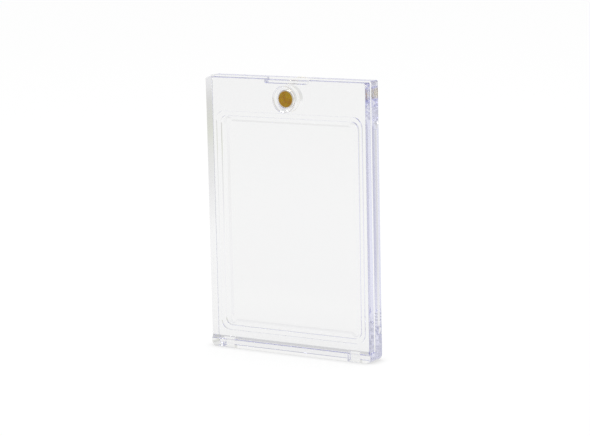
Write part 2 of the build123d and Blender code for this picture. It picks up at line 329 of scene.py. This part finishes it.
def gold_plating(name, thin, full):
    """Barrel-plated gold over nickel, bright and cloudy and worn to a pale rim.

    `thin` and `full` are the coat's colours in its thin and full clouds.
    """
    material, output = new_material(name)
    tree = material.node_tree
    place = axis_centred(tree)
    clouds = add(tree, "ShaderNodeTexNoise", {
        "Vector": place, "Scale": 1 / PLATING_CLOUD, "Detail": PLATING_DETAIL})
    coat = add(tree, "ShaderNodeMapRange", {
        "Value": clouds.outputs["Fac"], "From Min": THIN_COAT, "From Max": FULL_COAT})
    # a colour Mix node's inputs 6 and 7 are its two colours, and its output 2 is their mix
    gold = add(tree, "ShaderNodeMix", {
        "Factor": coat.outputs["Result"], 6: linear(thin), 7: linear(full)}, data_type="RGBA")
    disc_plane = add(tree, "ShaderNodeVectorMath", {
        0: place, 1: (1.0, 0.0, 1.0)}, operation="MULTIPLY")
    radius = add(tree, "ShaderNodeVectorMath", {
        0: disc_plane.outputs["Vector"]}, operation="LENGTH")
    rim = add(tree, "ShaderNodeMapRange", {
        "Value": radius.outputs["Value"], "From Min": WORN_START, "From Max": WORN_END})
    colour = add(tree, "ShaderNodeMix", {
        "Factor": rim.outputs["Result"], 6: gold.outputs[2], 7: linear(WORN_COLOUR)},
        data_type="RGBA")
    dents = add(tree, "ShaderNodeTexNoise", {
        "Vector": place, "Scale": 1 / DENT_SIZE, "Detail": DENT_DETAIL})
    bump = add(tree, "ShaderNodeBump", {
        "Strength": DENT_STRENGTH, "Distance": DENT_DEPTH, "Height": dents.outputs["Fac"]})
    polish = add(tree, "ShaderNodeMapRange", {
        "Value": dents.outputs["Fac"], "To Min": GOLD_ROUGHNESS[0], "To Max": GOLD_ROUGHNESS[1]})
    shader = add(tree, "ShaderNodeBsdfPrincipled", {
        "Base Color": colour.outputs[2], "Metallic": 1.0, "Roughness": polish.outputs["Result"],
        "Normal": bump.outputs["Normal"]})
    tree.links.new(shader.outputs["BSDF"], output.inputs["Surface"])
    return material


full_coat = gold_plating("barrel_plated_gold", "BE8600", "CEA600")
low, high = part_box("front_magnet")
turned_disc("front_magnet", "cover", full_coat,
            low.y - CEMENT_REACH, high.y, MAGNET_RADIUS, MAGNET_EDGE)
# the rear disc is from a thin batch: its gold is a breath over the nickel
thin_coat = gold_plating("thinly_plated_gold", "DFD2A8", "E8DCB4")
low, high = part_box("rear_magnet")
turned_disc("rear_magnet", "case_back", thin_coat,
            low.y, high.y + CEMENT_REACH, MAGNET_RADIUS, MAGNET_EDGE)

# ---------------------------------------------------------------- the plugs
# Two clear discs turned from acrylic rod, each pushed into a seat and cemented over its magnet,
# flush with the slab. The lathe leaves faint rings on their faces.

PLUG_RADIUS = 5.85 * MM
PLUG_EDGE = 0.15 * MM

# real feed marks are too fine to show, so the rings are drawn 2.5 mm apart, which is one radian
# of the wave in 0.4 mm
RING_RADIAN = 0.4 * MM
# the Wave node turns by so many radians in one unit
WAVE_NODE_RADIANS = 20
RING_DISTORTION = 0.3
RING_HEIGHT = 0.004 * MM
RING_STRENGTH = 0.15
PLUG_ROUGHNESS = (0.01, 0.05)


def turned_acrylic():
    """Acrylic rod faced on a lathe and flame-polished: clear, with the rings almost gone."""
    material, output = new_material("turned_acrylic")
    tree = material.node_tree
    rings = add(tree, "ShaderNodeTexWave", {
        "Vector": axis_centred(tree), "Scale": 1 / (WAVE_NODE_RADIANS * RING_RADIAN),
        "Distortion": RING_DISTORTION}, wave_type="RINGS", rings_direction="Y")
    bump = add(tree, "ShaderNodeBump", {
        "Strength": RING_STRENGTH, "Distance": RING_HEIGHT, "Height": rings.outputs["Fac"]})
    roughness = add(tree, "ShaderNodeMapRange", {
        "Value": rings.outputs["Fac"], "To Min": PLUG_ROUGHNESS[0], "To Max": PLUG_ROUGHNESS[1]})
    shader = add(tree, "ShaderNodeBsdfPrincipled", {
        "Base Color": linear(ACRYLIC_COLOUR), "Roughness": roughness.outputs["Result"],
        "IOR": ACRYLIC_IOR, "Transmission Weight": 1.0, "Normal": bump.outputs["Normal"]})
    tree.links.new(shader.outputs["BSDF"], output.inputs["Surface"])
    return material


plug_acrylic = turned_acrylic()
for node, body in (("front_magnet_plug", "cover"), ("rear_magnet_plug", "case_back")):
    low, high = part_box(node)
    turned_disc(node, body, plug_acrylic, low.y, high.y, PLUG_RADIUS, PLUG_EDGE)

# ---------------------------------------------------------------- the table and the studio
# A sheet of white paper under the case and a white sweep behind it. The room is dimmer on the
# camera's side, with a window on the right; a grey corner stands behind the case on the right, and
# one soft lamp hangs overhead. Only the clear plastic and the gold show the room's tones: the world
# lights them with these tones, and the paper's glow is painted with the same light and shade, as
# painted shade on the camera's side and from the grey corner and a painted pool of window light.

FLOOR_REACH = 3.0
# the case stands on the paper's grain, not in it
PAPER_Z = -0.05 * MM
# how far away the room's walls are taken to be
ROOM_DISTANCE = 0.6

# the sweep's tones from the camera's side to the back: where each one is, and its colour; on the
# paper's glow they are painted shade, darker on the camera's side
SWEEP_START = -0.15
SWEEP_END = 0.35
SWEEP_LIGHT_TONES = ((-0.14, "CECED4"), (-0.02, "F0F0EF"), (0.10, "FAFAF7"), (0.20, "FBFBF8"),
               (0.35, "FCFCF9"))
# the window lightens the camera's side from left to right; on the paper's glow this is a painted
# pool of window light
WINDOW_START = -0.25
WINDOW_FULL = 0.15
WINDOW_TONE = "E6E6EC"
# the wall's tones from left to right, which dim the sweep's; on the paper's glow they are painted
# shade from the grey corner
WALL_START = 0.12
WALL_END = 0.64
WALL_SHADE_TONES = ((0.13, "FDFDFD"), (0.19, "F5F5F5"), (0.24, "EEEEEF"), (0.29, "EAEAE8"),
              (0.36, "E5E6E3"), (0.41, "DDDFD1"), (0.46, "D6D7CD"), (0.51, "D9D9D5"),
              (0.58, "D5D5D4"), (0.62, "F2F2F4"))
# the ceiling is dimmer than the wall, which turns into it between these heights
CEILING_START = 0.1
CEILING_FULL = 0.4
CEILING_TONE = 0.8

# the paper: how bright it looks, how much of the lamp's light it adds, and what it casts back
PAPER_GLOW = 0.92
PAPER_LIT = 0.1
PAPER_WHITE = 0.8
# a faint painted shadow where the case stands on the paper: ambient occlusion darkens its glow to
# the camera
CONTACT_REACH = 5 * MM
CONTACT_SAMPLES = 6
CONTACT_SHADOW_TONE = 0.75
CONTACT_START = 0.3
CONTACT_END = 0.95


def toned(tree, value, start, end, tones):
    """The colour that a list of tones has at a value between its start and its end."""
    part = add(tree, "ShaderNodeMapRange", {"Value": value, "From Min": start, "From Max": end})
    ramp = add(tree, "ShaderNodeValToRGB", {"Fac": part.outputs["Result"]})
    stops = ramp.color_ramp.elements
    while len(stops) < len(tones):
        stops.new(0.5)
    # all the places first, because a stop that moves past another changes number with it
    for stop, (place, tone) in zip(stops, tones):
        stop.position = (place - start) / (end - start)
    for stop, (place, tone) in zip(stops, tones):
        stop.color = linear(tone)
    return ramp.outputs["Color"]


def room_tone(tree, place):
    """The room's light and shade at a place on the table, in metres from the case, as glass shows
    it.

    On the paper's glow it is painted light and shade; in the world it is the world's own light.
    """
    parts = add(tree, "ShaderNodeSeparateXYZ", {"Vector": place}).outputs
    # where these tones are the paper's glow they are painted light and shade: shade on the camera's
    # side, window light, and the grey corner's shade
    sweep = toned(tree, parts["Y"], SWEEP_START, SWEEP_END, SWEEP_LIGHT_TONES)
    window = add(tree, "ShaderNodeMapRange", {
        "Value": parts["X"], "From Min": WINDOW_START, "From Max": WINDOW_FULL},
        interpolation_type="SMOOTHSTEP")
    window_light = add(tree, "ShaderNodeMix", {
        "Factor": window.outputs["Result"], 6: linear("000000"), 7: linear(WINDOW_TONE)},
        data_type="RGBA")
    lightened = add(tree, "ShaderNodeMix", {
        "Factor": 1.0, 6: sweep, 7: window_light.outputs[2]},
        data_type="RGBA", blend_type="LIGHTEN")
    wall = toned(tree, parts["X"], WALL_START, WALL_END, WALL_SHADE_TONES)
    both = add(tree, "ShaderNodeMix", {
        "Factor": 1.0, 6: lightened.outputs[2], 7: wall}, data_type="RGBA", blend_type="MULTIPLY")
    above = add(tree, "ShaderNodeMapRange", {
        "Value": parts["Z"], "From Min": CEILING_START, "From Max": CEILING_FULL,
        "To Min": 1.0, "To Max": CEILING_TONE})
    dimmed = add(tree, "ShaderNodeVectorMath", {
        0: both.outputs[2], "Scale": above.outputs["Result"]}, operation="SCALE")
    return dimmed.outputs["Vector"]


def seen_in_glass(tree):
    """1 for a ray that comes through glass or off a polished surface, 0 for any other."""
    path = add(tree, "ShaderNodeLightPath").outputs
    either = add(tree, "ShaderNodeMath", {
        0: path["Is Glossy Ray"], 1: path["Is Transmission Ray"]}, operation="MAXIMUM")
    return either.outputs["Value"]


floor_mesh = bpy.data.meshes.new("paper")
corners = [(-1, -1), (1, -1), (1, 1), (-1, 1)]
floor_mesh.from_pydata(
    [(x * FLOOR_REACH, y * FLOOR_REACH, PAPER_Z) for x, y in corners], [], [(0, 1, 2, 3)])
floor = bpy.data.objects.new("paper", floor_mesh)
bpy.context.scene.collection.objects.link(floor)

# matt white paper: even and without gloss, with a faint painted shadow where the case stands; the
# plastic sees its glow painted with the room's light and shade
paper, paper_output = new_material("white_paper")
tree = paper.node_tree
place = add(tree, "ShaderNodeNewGeometry").outputs["Position"]
path = add(tree, "ShaderNodeLightPath").outputs
# painted shadow where the case stands: ambient occlusion darkens the paper's glow to the camera
nearness = add(tree, "ShaderNodeAmbientOcclusion", {
    "Distance": CONTACT_REACH}, samples=CONTACT_SAMPLES)
painted_shadow_near_case = add(tree, "ShaderNodeMapRange", {
    "Value": nearness.outputs["AO"], "From Min": CONTACT_START, "From Max": CONTACT_END,
    "To Min": CONTACT_SHADOW_TONE, "To Max": 1.0})
# painted light and shade: glass sees the room's light and shade on the paper's glow, and the camera
# sees the painted shadow near the case
tone = add(tree, "ShaderNodeMix", {
    "Factor": path["Is Camera Ray"], 6: room_tone(tree, place), 7: painted_shadow_near_case.outputs["Result"]},
    data_type="RGBA")
glow = add(tree, "ShaderNodeEmission", {"Color": tone.outputs[2], "Strength": PAPER_GLOW})
lit = add(tree, "ShaderNodeBsdfDiffuse", {"Color": [PAPER_LIT] * 3 + [1.0]})
shown = add(tree, "ShaderNodeAddShader", {0: glow.outputs["Emission"], 1: lit.outputs["BSDF"]})
plain = add(tree, "ShaderNodeBsdfDiffuse", {"Color": [PAPER_WHITE] * 3 + [1.0]})
direct = add(tree, "ShaderNodeMath", {
    0: path["Is Camera Ray"], 1: seen_in_glass(tree)}, operation="MAXIMUM")
either = add(tree, "ShaderNodeMixShader", {
    0: direct.outputs["Value"], 1: plain.outputs["BSDF"], 2: shown.outputs["Shader"]})
tree.links.new(either.outputs["Shader"], paper_output.inputs["Surface"])
floor_mesh.materials.append(paper)

# the room beyond the paper: white to the camera, and in its own tones to the glass
world = bpy.data.worlds.new("studio")
bpy.context.scene.world = world
world.use_nodes = True
tree = world.node_tree
tree.nodes.clear()
heading = add(tree, "ShaderNodeTexCoord").outputs["Generated"]
place = add(tree, "ShaderNodeVectorMath", {0: heading, "Scale": ROOM_DISTANCE}, operation="SCALE")
tone = add(tree, "ShaderNodeMix", {
    "Factor": add(tree, "ShaderNodeLightPath").outputs["Is Camera Ray"],
    6: room_tone(tree, place.outputs["Vector"]), 7: linear("FFFFFF")}, data_type="RGBA")
background = add(tree, "ShaderNodeBackground", {"Color": tone.outputs[2], "Strength": 1.0})
world_output = add(tree, "ShaderNodeOutputWorld")
tree.links.new(background.outputs["Background"], world_output.inputs["Surface"])

# a square softbox straight overhead, in metres and watts; a lamp that isn't turned faces down
SOFTBOX_HEIGHT = 1.4
SOFTBOX_SIDE = 0.8
SOFTBOX_POWER = 8.0
softbox = bpy.data.lights.new("overhead_softbox", "AREA")
softbox.size = SOFTBOX_SIDE
softbox.energy = SOFTBOX_POWER
holder = bpy.data.objects.new("overhead_softbox", softbox)
holder.location = (0.0, 0.0, SOFTBOX_HEIGHT)
bpy.context.scene.collection.objects.link(holder)

# ---------------------------------------------------------------- the camera
# A long lens at the height of the case's top, well to the right of its middle.

VIEW_YAW = math.radians(32.7)
VIEW_ELEVATION = math.radians(9.3)
VIEW_ROLL = math.radians(1.26)
VIEW_DISTANCE = 963.7 * MM
FOCAL_PIXELS = 2184.0
FRAME_WIDTH_PIXELS = 590.0
# a full-frame sensor's width, in millimetres as the lens is
SENSOR_WIDTH = 36.0
# what stands in the middle of the frame: a height on the case's axis, moved right and down
AIM_HEIGHT = 61.5 * MM
AIM_RIGHT = 1.02 * MM
AIM_UP = -0.86 * MM

back = Vector((math.sin(VIEW_YAW) * math.cos(VIEW_ELEVATION),
               -math.cos(VIEW_YAW) * math.cos(VIEW_ELEVATION), math.sin(VIEW_ELEVATION)))
right = Vector((math.cos(VIEW_YAW), math.sin(VIEW_YAW), 0))
up = back.cross(right)
lens = bpy.data.cameras.new("camera")
lens.sensor_width = SENSOR_WIDTH
lens.lens = FOCAL_PIXELS / FRAME_WIDTH_PIXELS * SENSOR_WIDTH
camera = bpy.data.objects.new("camera", lens)
bpy.context.scene.collection.objects.link(camera)
upright = Matrix((right, up, back)).transposed()
place = Vector((0, 0, AIM_HEIGHT)) + right * AIM_RIGHT + up * AIM_UP + back * VIEW_DISTANCE
camera.matrix_world = (
    Matrix.Translation(place) @ (upright @ Matrix.Rotation(-VIEW_ROLL, 3, "Z")).to_4x4())
bpy.context.scene.camera = camera

bpy.context.scene.view_settings.view_transform = "Standard"
# light that is caught inside the slabs by total reflection needs many turns to come out
TURNS_OF_LIGHT = 128
cycles = bpy.context.scene.cycles
cycles.max_bounces = cycles.transmission_bounces = cycles.glossy_bounces = TURNS_OF_LIGHT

• **Your goal**
Write out a verbatim copy of the data, beginning with its first line and ending with the line that contains "a pale rim.".

• **Full solution**
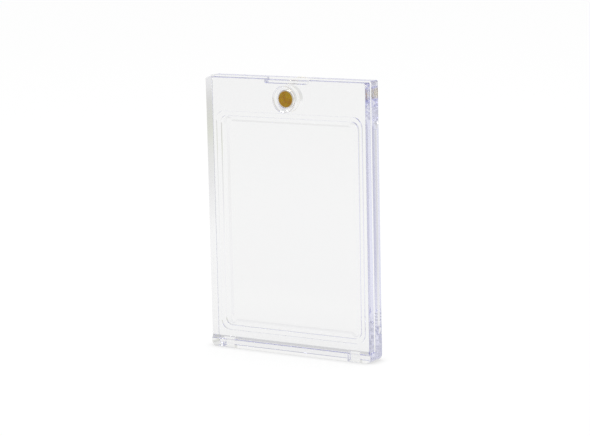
Write part 2 of the build123d and Blender code for this picture. It picks up at line 329 of scene.py. This part finishes it.
def gold_plating(name, thin, full):
    """Barrel-plated gold over nickel, bright and cloudy and worn to a pale rim.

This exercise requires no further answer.